Applicability Conditions of the Hydrodynamical Model of Multiple Production of Particles from the Point of View of Quantum Field Theory

Abstract
In the framework of quantum field theory, it is attempted to investigate whether the hydrodynamical description is applicable to the meson cloud produced in extremely high energy collision of nucleons as considered in Landau's theory of the multiple production of particles. The applicability conditions of the hydrodynamical model consist of local equilibrium and conditions for the possibilities of defining the local system in the meson cloud, which are prepared by the methods based on quantum statistical mechanics of irreversible processes. These conditions are examined by comparison of the correlation lengths and the relaxation times of the meson fluid with a characteristic length and time, in which the thermodynamical parameters, the temperature for example, of the fluid decrease or increase by an appreciable amount on a macroscopic scale.
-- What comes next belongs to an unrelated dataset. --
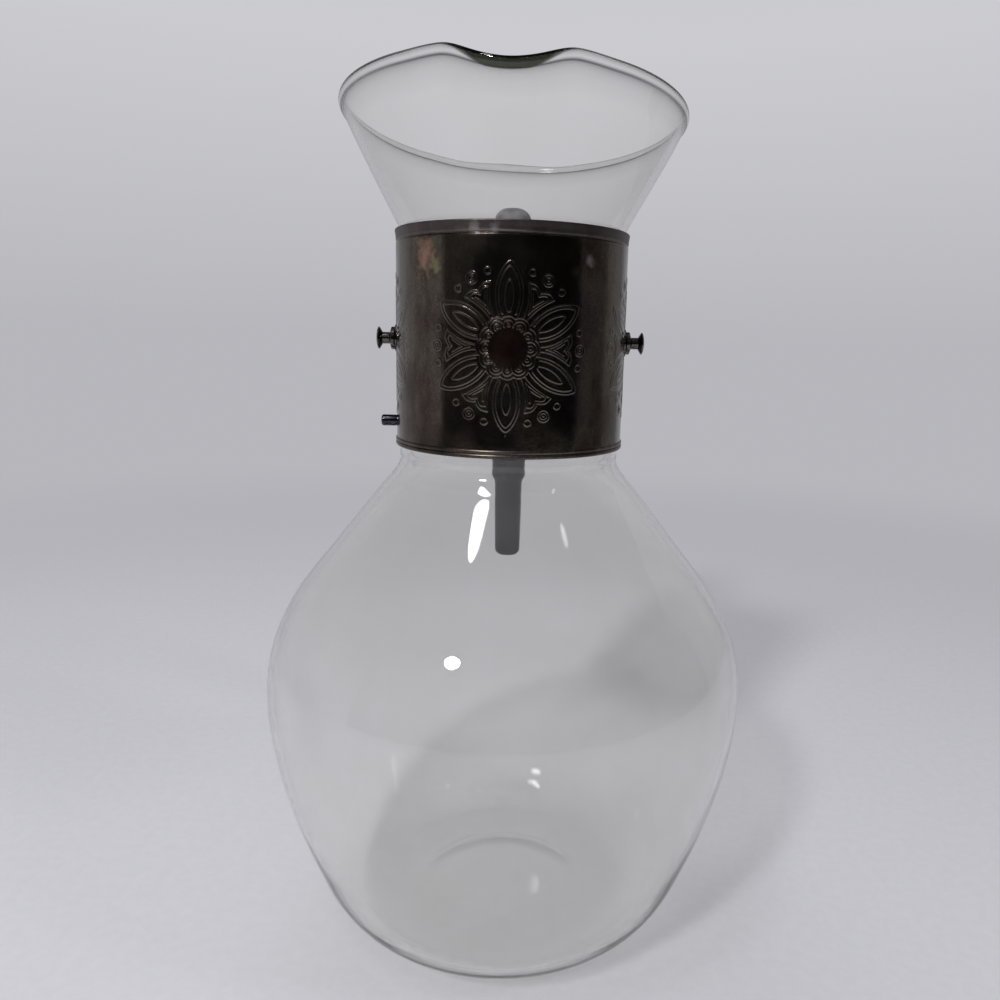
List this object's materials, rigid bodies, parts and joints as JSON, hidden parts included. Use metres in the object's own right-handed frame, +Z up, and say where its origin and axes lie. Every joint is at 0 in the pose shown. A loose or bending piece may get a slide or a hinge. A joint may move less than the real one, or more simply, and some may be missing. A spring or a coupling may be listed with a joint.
{
  "type": "glass carafe",
  "caption": "Blown glass carafe with a wide body, flared mouth and pouring lip, in a split metal neck collar with two spool trunnions, a stop pin and a dark back handle",
  "frame": {"origin": "centre of the flat glass base, on the plane that the carafe stands on", "axes": "+Z up along the carafe's axis, -Y towards the pouring lip, +Y towards the handle, X along the trunnion axis"},
  "size_m": [0.1656, 0.1862, 0.283],
  "materials": {
    "glass": "clear blown glass, fire-polished rim",
    "cork": "natural cork strip",
    "tarnished_plate": "silver plate on brass, tarnished brown-black with coppery patches",
    "turned_brass": "turned, plated and tarnished",
    "dark_steel": "turned pin, darkened with age",
    "black_grip": "moulded black phenolic, satin",
    "screw_steel": "plated steel, dulled"
  },
  "bodies": {
    "root": {"glass_vessel": "glass", "cork_upper": "cork", "cork_lower": "cork", "collar_band": "tarnished_plate", "trunnion_left": "turned_brass", "trunnion_right": "turned_brass", "trunnion_washer_left": "turned_brass", "trunnion_washer_right": "turned_brass", "trunnion_backing_left": "turned_brass", "trunnion_backing_right": "turned_brass", "stop_pin": "dark_steel", "stop_pin_backing": "turned_brass", "handle_grip": "black_grip", "handle_screw_upper": "screw_steel", "handle_screw_lower": "screw_steel", "handle_nut_upper": "screw_steel", "handle_nut_lower": "screw_steel", "handle_washers": "screw_steel"}
  },
  "joints": []
}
From such examinations, it may be concluded that the hydrodynamical model holds almost everywhere except in the front part of the cloud after the whole cloud spreads over a region whose size is the order of the correlation length. It is, however, emphasized that the interactions in the initial cloud directly after collision and in the front part of the expanding cloud can never be described by any statistical law or hydrodynamics. The fact that the front particles are never in any thermal equilibrium suggests that they remember some features of initial high energy interactions in the very small cloud. In other words, it is inferred that the distributions (for example, K/π ratio and the momentum or angular distribution) of the front particles may inform us about the interactions at very small distances. On the other hand the influences of initial interactions on the remaining cloud are only taken into account through the initial boundary conditions for the hydrodynamical equation. In addition to the above discussions, it is pointed out that the assumption of the perfect fluid used by Landau is not so good; it turns out that one can expect an increment of the number of particles through the final interactions. Finally it is discussed whether these characteristics may be consistent with the recnet experiments.